Cette course n'est pas du goût de tout le monde. Le ministre du travail, Walter Riester, et sa collègue écologiste, Renate Künast (protection des consommateurs), ont mis en garde contre toute précipitation. Les syndicats, qui réfléchissent de leur côté à la création de fonds de pension dans le cadre des retraites d'entreprise, sont montés au créneau et demandent à leurs adhérents d'attendre un peu avant de signer le moindre contrat. Pour l'instant en effet, aucun produit financier n'est encore homologué; l'autorité chargée d'accorder le précieux label de conformité à la loi est en cours de constitution. Elle devrait être prête à l'automne. "Chacun est bien avisé d'attendre que les produits certifiés soient là", répète M. Riester. Pris de court par la mobilisation des assureurs, certains professionnels de la finance sont perplexes: "Tenter de vendre des contrats dès maintenant n'est pas sérieux", dit-on à la DWS.

Thomas Bieler fait partie de ceux qu'une telle situation inquiète.

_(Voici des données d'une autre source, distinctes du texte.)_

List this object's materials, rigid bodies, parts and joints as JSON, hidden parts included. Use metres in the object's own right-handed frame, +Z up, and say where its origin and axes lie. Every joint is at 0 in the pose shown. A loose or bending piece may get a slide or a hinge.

A Düsseldorf, la puissante Association de défense des consommateurs, où il est chargé de suivre le dossier des retraites, a adressé un avertissement à quatre assureurs soupçonnés de publicité mensongère. Elle menace de recourir aux tribunaux si les compagnies incriminées ne rectifient pas le tir: "Il s'agit de dissuader les moutons noirs, qui cherchent à profiter de la situation pour vendre des contrats pas encore homologués", dit cet expert. Même s'il s'attendait à une telle offensive, M. Bieler est très étonné de l'agressivité déployée pour capturer la poule aux œufs d'or.